A work group tasked with examining alternatives to the Sound Transit-proposed layout for a bus station on Mercer Island reported its findings to the city council last week.
At an Aug. 20 city council meeting, public works director Jason Kintner presented two proposed alternatives to the council, one of which was already shot down. Residents had expressed concerns about loss of intersection capacity, pedestrian volume and safety, and crime and public safety.
When the Sound Transit light rail station opens on Mercer Island in 2023, bus traffic heading to Seattle from the Eastside will see riders eventually boarding the light rail to make their way into the city. The proposed transfer station is slated to be built on the north side of I-90 with a roundabout for the buses on 77th Avenue Southeast.
However, that means buses will need to turn around somewhere on the island before heading back to the Eastside.
Previous reports from Sound Transit showed four possible routes for a bus turnaround. Some options charted routes through the city’s town center. Residents had expressed concerns about buses idling and creating pollution.
One alternative proposed by the working group was known as the 80th Avenue Hybrid option, where buses would get off at the 80th Avenue Southeast off-ramp and head into the bus intercept area from there. That would keep buses out of the downtown core, but both Sound Transit and King County Metro said the plan had flaws, including turns that are too tight for the buses and not enough space for bus layovers and pedestrians.
Another option would be to build a double roundabout, one at 80th Avenue Southeast and Southeast 27th Street. However, the costs of that option could be more than $5 million and Southeast 27th Street would need to be realigned. At the same time, Sound Transit is still moving ahead with its planning, meaning time is running out for Mercer Island to suggest changes to the plan.
A roundabout at 77th Avenue Southeast is already planned by Sound Transit as part of a settlement agreement reached in 2017. The agreement was meant to offset impacts of light rail construction and operation.

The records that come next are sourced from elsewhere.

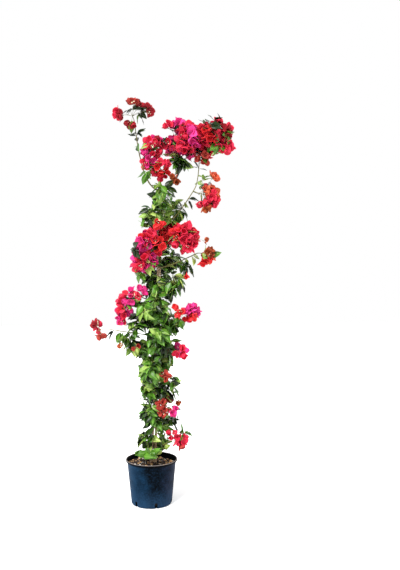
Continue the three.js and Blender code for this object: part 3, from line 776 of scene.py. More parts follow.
for mass in masses:
    space = Space(mass)
    space.blades += grow_own_shoots(mass)
    if mass.placed:
        continue
    if mass.flowering:
        grow_flowering(mass, space)
    else:
        grow_leafy(mass, space)
for i, row in enumerate(BOUGHS):
    grow_on_bough(limbs[row[0]], BOUGH_SEED + i)
for i, (name, first, last, tones) in enumerate(SPURS):
    grow_spurs(limbs[name], first, last, tones, SPUR_SEED + 200 * i)


# ---- Modelling by hand: a primitive, shaped in edit mode ----


def begin(kind, **settings):
    bpy.ops.object.select_all(action="DESELECT")
    getattr(bpy.ops.mesh, f"primitive_{kind}_add")(**settings)
    return bpy.context.object


def edit(on):
    bpy.ops.object.mode_set(mode="EDIT" if on else "OBJECT")


def pick(piece, kind, test):
    """In edit mode, selects the vertices, edges or faces whose corners all pass a test."""
    bpy.ops.mesh.select_mode(type=kind)
    bpy.ops.mesh.select_all(action="DESELECT")
    form = bmesh.from_edit_mesh(piece.data)
    for item in {"VERT": form.verts, "EDGE": form.edges, "FACE": form.faces}[kind]:
        corners = [item.co] if kind == "VERT" else [v.co for v in item.verts]
        if all(test(c) for c in corners):
            item.select_set(True)
    form.select_flush_mode()
    bmesh.update_edit_mesh(piece.data)


def choose(piece):
    bpy.ops.object.select_all(action="DESELECT")
    piece.select_set(True)
    bpy.context.view_layer.objects.active = piece


def finish_with(piece, kind, **settings):
    """Adds a modifier and applies it."""
    choose(piece)
    made = piece.modifiers.new(kind.title(), kind)
    for key, value in settings.items():
        setattr(made, key, value)
    bpy.ops.object.modifier_apply(modifier=made.name)


def turned(sides, profile):
    """A shell of rings: each is extruded from the last, raised, and scaled to its radius. Both ends are
    filled."""
    radius, height = profile[0]
    piece = begin("circle", vertices=sides, radius=radius * MM, location=(0, 0, height * MM))
    bpy.ops.object.transform_apply(location=True)
    edit(True)
    bpy.ops.mesh.select_mode(type="EDGE")
    bpy.ops.mesh.select_all(action="SELECT")
    bpy.ops.mesh.edge_face_add()
    pick(piece, "EDGE", lambda c: True)
    for (r0, z0), (r1, z1) in zip(profile, profile[1:]):
        bpy.ops.mesh.extrude_region_move(TRANSFORM_OT_translate={"value": (0, 0, (z1 - z0) * MM)})
        bpy.ops.transform.resize(value=(r1 / r0, r1 / r0, 1))
    bpy.ops.mesh.select_all(action="SELECT")
    bpy.ops.mesh.normals_make_consistent(inside=False)
    edit(False)
    return piece


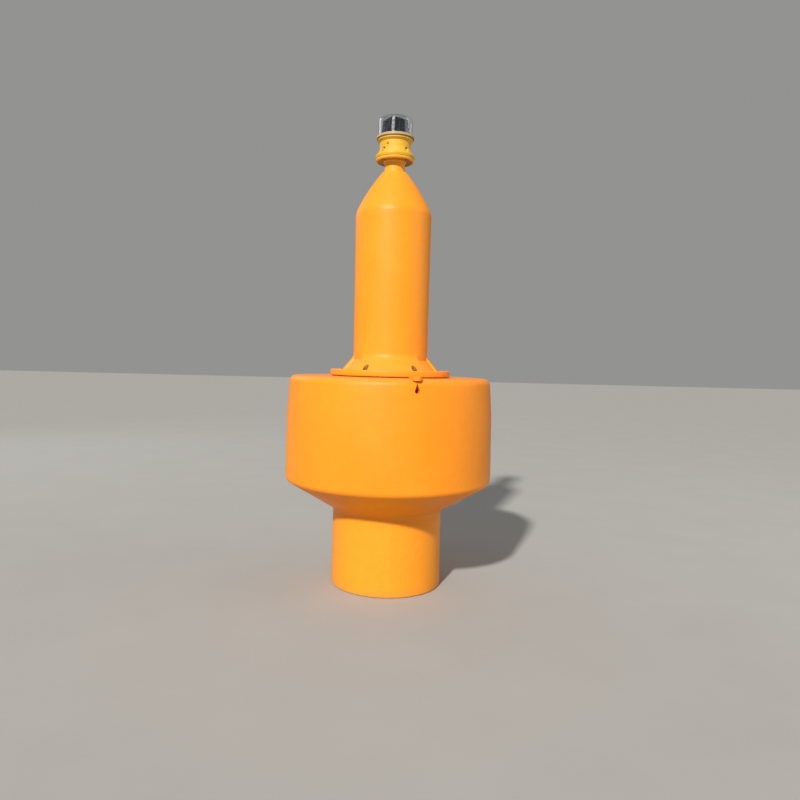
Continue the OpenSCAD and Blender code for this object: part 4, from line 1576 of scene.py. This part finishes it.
@dataclass
class SolarHead:
    """The square solar frame's lamps and the silver lines on its panels. Sizes in mm."""

    sides: int = 4
    azimuth: float = -11.0
    low_side: float = 43.5
    high_side: float = 39.0
    low: float = span("solar_frame")[0]
    high: float = span("solar_frame")[1]
    corner_w: float = 11.0
    lamp_rows: int = 4
    lamp_up: float = 5.0
    lamp_step: float = 18.0
    lamp_size: float = 5.0
    lamp_sink: float = 0.5
    lamp_t: float = 1.0
    dome_h: float = 1.5
    dome_spread: float = 1.6
    columns: int = 24
    panel_t: float = 2.0
    panel_foot: float = 9.0
    panel_head: float = 2.0
    panel_side: float = 1.5
    print_edge: float = 1.5
    print_t: float = 0.12
    finger_step: float = 2.4
    finger_w: float = 0.16
    busbars: int = 2
    busbar_w: float = 0.9

    def lamp(self) -> bpy.types.Mesh:
        """Builds one lamp, a domed lens on a square housing, which looks along +X.

        Returns:
            The mesh.
        """
        turn, top = np.arange(self.columns) * 2 * math.pi / self.columns, self.lamp_t
        square = self.lamp_size / 2 / np.maximum(np.abs(np.cos(turn)), np.abs(np.sin(turn)))
        dome = [(self.dome_spread * r, top + z) for r, z in arc(0, 0, self.dome_h, 8, 80, 5)]
        mesh = turned([
            (0, -self.lamp_sink), (square - 0.02, -self.lamp_sink), (square, 0.15), (square, top - 0.2),
            (square - 0.25, top), (self.lamp_size / 2 - 0.05, top), *dome, (0, top + self.dome_h),
        ], self.columns)
        mesh.transform(TO_X)
        return mesh

    def corner(self, side: float) -> float:
        """Gives the distance from the axis to a cut-off corner of the square frame."""
        return side * math.sqrt(2) - self.corner_w / 2

    def fingers(self, printer: Growth) -> bpy.types.Mesh:
        """Prints the silver lines of one panel.

        Args:
            printer: The tree that prints lines on a tapered panel.

        Returns:
            The lines' mesh.
        """
        slant = math.hypot(self.high - self.low, self.low_side - self.high_side)
        inset = self.corner_w / math.sqrt(2) + self.panel_side + self.print_edge
        low, high = self.panel_foot + self.print_edge, slant - self.panel_head - self.print_edge
        return printer.run(
            path_mesh([(0, 0, 0), (0, 0, 1)]), SILVER, Busbars=self.busbars,
            Fingers=int((high - low) / self.finger_step),
            **mm(
                Low=low, High=high, Low_width=2 * (self.low_side - inset),
                High_width=2 * (self.high_side - inset), Face=self.panel_t, Thickness=self.print_t,
                Finger_width=self.finger_w, Busbar_width=self.busbar_w,
            ),
        )

    def build(self, ring: Growth, printer: Growth) -> None:
        """Sets the lamps up the frame's corners and the lines on its panels.

        Args:
            ring: The tree that repeats a unit on a ring.
            printer: The tree that prints lines on a tapered panel.
        """
        rise, corner = self.high - self.low, self.corner(self.low_side)
        lean = math.atan2(corner - self.corner(self.high_side), rise)
        ring.grow(
            "lamp_domes", self.lamp(), LAMP_LENS, "leds", Count=self.sides, Rows=self.lamp_rows, Lean=lean,
            Start=math.radians(self.azimuth),
            **mm(
                Radius=corner - self.lamp_up * math.sin(lean),
                Height=self.low + self.lamp_up * math.cos(lean), Row_step=self.lamp_step,
            ),
        )
        ring.grow(
            "cell_fingers", self.fingers(printer), SILVER, Count=self.sides, Rows=1,
            Lean=math.atan2(self.low_side - self.high_side, rise),
            Start=math.radians(self.azimuth + 180 / self.sides), **mm(Radius=self.low_side, Height=self.low),
        )


@dataclass
class FillPlug:
    """Grip ribs round the fill plug's rim. Sizes in mm."""

    count: int = 30
    width: float = 1.6
    bite: float = 0.5
    proud: float = 0.5
    soft: float = 0.2
    short: float = 0.8

    def rib(self, height: float) -> bpy.types.Mesh:
        """Builds one upright rib at the origin.

        Args:
            height: Its height.

        Returns:
            The mesh.
        """
        work = bmesh.new()
        bmesh.ops.create_cube(work, size=1.0)
        size = Vector((self.bite + self.proud, self.width, height)) * MM
        bmesh.ops.scale(work, vec=size, verts=work.verts)
        bmesh.ops.bevel(work, geom=work.edges[:], offset=self.soft * MM, segments=1, affect="EDGES")
        mesh = bpy.data.meshes.new("rib")
        work.to_mesh(mesh)
        work.free()
        return mesh

    def build(self, ring: Growth) -> None:
        """Sets the ribs round the plug's rim.

        Args:
            ring: The tree that repeats a unit on a ring.
        """
        (x0, y0, _), (x1, y1, top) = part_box("fill_plug")
        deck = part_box("foot_seal")[0][2]
        ring.grow(
            "plug_ribs", self.rib((top - deck) / MM - self.short), BLACK_RUBBER,
            place=Matrix.Translation(((x0 + x1) / 2, (y0 + y1) / 2, 0)), Count=self.count, Rows=1,
            Radius=(x1 - x0) / 2 + (self.proud - self.bite) / 2 * MM, Height=(top + deck) / 2,
        )


@dataclass
class MooringGear:
    """The weld round the mooring eye and the thread on the shackle's pin. Sizes in mm."""

    eye_t: float = 16.0
    eye_half: float = 24.0
    bead_r: float = 3.6
    bead_step: float = 2.1
    bead_flatness: float = 0.55
    bead_wander: float = 0.08
    pin_r: float = 8.0
    pin_end: float = 4.0
    pin_tip: float = 0.8
    pitch: float = 1.6
    ridge: float = 0.55
    ridge_sink: float = 0.1

    def build(self, weld: Growth, thread: Growth) -> None:
        """Makes the weld and the thread.

        Args:
            weld: The tree that lays ripples along a path.
            thread: The tree that winds a screw thread.
        """
        plate_z = span("ballast_plate")[0]
        x, y = self.eye_t / 2, self.eye_half
        corners = [(x, y, plate_z), (-x, y, plate_z), (-x, -y, plate_z), (x, -y, plate_z)]
        weld.grow(
            "eye_weld", path_mesh(corners, closed=True), GALVANISED, Flatness=self.bead_flatness,
            Wander=self.bead_wander, **mm(Radius=self.bead_r, Step=self.bead_step),
        )
        (_, _, low), (end, _, high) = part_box("shackle_pin")
        thread.grow(
            "pin_thread", path_mesh([(0, 0, 0), (0, 0, 1)]), GALVANISED, body=Body.SHACKLE,
            place=Matrix.Translation((end - self.pin_end * MM, 0, (low + high) / 2)) @ TO_X,
            Turns=(self.pin_end - self.pin_tip) / self.pitch,
            **mm(Radius=self.pin_r - self.ridge_sink, Pitch=self.pitch, Depth=self.ridge),
        )


# Stage


@dataclass(frozen=True)
class SoftLight:
    """A soft square light that faces the buoy's axis. Sizes in metres, power in watts."""

    name: str
    place: Point
    aim_z: float
    size: float
    power: float
    tint: Colour = (0.95, 0.97, 1.0)

    def hang(self) -> None:
        """Hangs the light where it belongs."""
        data = bpy.data.lights.new(self.name, "AREA")
        data.size, data.energy, data.color = self.size, self.power, self.tint
        lamp = place_in_scene(self.name, data)
        lamp.location = self.place
        lamp.visible_camera = False
        sight = Vector((0, 0, self.aim_z)) - Vector(self.place)
        lamp.rotation_euler = sight.to_track_quat("-Z", "Y").to_euler()


@dataclass
class Studio:
    """Pale floor, soft lights and the camera at the photograph's place.

    The camera's angles are in degrees. Its distance to the picture, the picture's width and
    the point where its axis meets the picture are in the photograph's pixels.
    """

    floor_size: float = 60.0
    floor_dark: Colour = (0.37, 0.365, 0.35)
    floor_light: Colour = (0.41, 0.405, 0.39)
    floor_rough: float = 0.85
    key_power: float = 4.2
    key_azimuth: float = -20.0
    key_height: float = 34.0
    key_spread: float = 3.0
    key_tint: Colour = (1.0, 0.965, 0.91)
    fill: SoftLight = SoftLight("fill", (5.0, -0.6, 2.6), aim_z=0.9, size=3.0, power=37.0)
    back: SoftLight = SoftLight("back", (-4.2, 3.6, 3.4), aim_z=1.1, size=2.6, power=30.0)
    sky: Colour = (0.90, 0.895, 0.885)
    sky_strength: float = 0.325
    camera_place: Point = (0.0, -2.7186, 0.8583)
    yaw: float = 0.812
    pitch: float = 1.718
    roll: float = 1.379
    focal_px: float = 685.0
    frame_px: float = 800.0
    centre_px: Spot = (381.0, 341.0)
    sensor: float = 36.0
    sight_range: Spot = (0.05, 200.0)

    def build(self) -> None:
        """Makes the floor, the lights and the camera."""
        self.floor()
        self.lights()
        self.camera()

    def floor(self) -> None:
        """Makes the plain floor."""
        half = self.floor_size / 2
        mesh = bpy.data.meshes.new("floor")
        corners = [(-half, -half, 0), (half, -half, 0), (half, half, 0), (-half, half, 0)]
        mesh.from_pydata(corners, [], [(0, 1, 2, 3)])
        surface = Surface("floor", self.floor_light)
        cloudy = surface.noise(surface.place(), scale=3.0, detail=5.0, rough=0.6)
        tone = surface.mix(cloudy, self.floor_dark, self.floor_light)
        surface.show(Base_Color=tone, Roughness=self.floor_rough)
        mesh.materials.append(surface.material)
        place_in_scene("floor", mesh)

    def lights(self) -> None:
        """Hangs the key light up on the left, a fill on the right, a back light and an even sky."""
        key = bpy.data.lights.new("key", "SUN")
        key.energy, key.angle, key.color = self.key_power, math.radians(self.key_spread), self.key_tint
        slope, side = math.radians(self.key_height), math.radians(self.key_azimuth)
        out = math.cos(slope)
        place = Vector((math.sin(side) * out, -math.cos(side) * out, math.sin(slope)))
        place_in_scene("key", key).rotation_euler = place.to_track_quat("Z", "Y").to_euler()
        self.fill.hang()
        self.back.hang()
        world = bpy.data.worlds.new("studio")
        world.use_nodes = True
        sky = world.node_tree.nodes["Background"]
        Sheet(world.node_tree).feed(sky, Color=self.sky, Strength=self.sky_strength)
        bpy.context.scene.world = world
        bpy.context.scene.view_settings.view_transform = "Standard"

    def camera(self) -> None:
        """Puts the camera where the photograph was taken from."""
        data = bpy.data.cameras.new("camera")
        data.sensor_width = self.sensor
        data.lens = self.focal_px / self.frame_px * self.sensor
        data.shift_x = (self.frame_px / 2 - self.centre_px[0]) / self.frame_px
        data.shift_y = (self.centre_px[1] - self.frame_px / 2) / self.frame_px
        data.clip_start, data.clip_end = self.sight_range
        camera = place_in_scene("camera", data)
        yaw, pitch, roll = (math.radians(angle) for angle in (self.yaw, self.pitch, self.roll))
        level = Vector((math.cos(yaw), math.sin(yaw), 0))
        ahead = Vector((-math.sin(yaw), math.cos(yaw), 0))
        sight = ahead * math.cos(pitch) + Vector((0, 0, 1)) * math.sin(pitch)
        rise = Vector((0, 0, 1)) * math.cos(pitch) - ahead * math.sin(pitch)
        right = level * math.cos(roll) + rise * math.sin(roll)
        above = rise * math.cos(roll) - level * math.sin(roll)
        turn = Matrix((right, above, -sight)).transposed().to_4x4()
        camera.matrix_world = Matrix.Translation(self.camera_place) @ turn
        bpy.context.scene.camera = camera


def main() -> None:
    """Builds the studio and every piece of the buoy, in order."""
    logging.basicConfig(level=logging.INFO, format="%(name)s: %(message)s")
    build_effects()
    Studio().build()
    dress_nodes()
    Float().build()
    Tower().build()
    ring = ring_tree()
    FootFasteners().build(ring)
    FlangeBolts().build(ring)
    RingScrews().build(ring)
    Cover().build()
    SolarHead().build(ring, finger_tree())
    FillPlug().build(ring)
    MooringGear().build(weld_tree(), thread_tree())


if __name__ == "__main__":
    main()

The roundabout impacted private property owners and adjacent homes, but Sound Transit agreed to manage and pay for that. If the city chose to develop a second roundabout, it would be on the city’s dime.
Sound Transit’s buildout will create a regional transportation network with light rail stations from SeaTac to Issaquah. Mercer Island could have between 12 to 20 buses entering it during morning commutes, with the type of buses to be decided upon in 2021.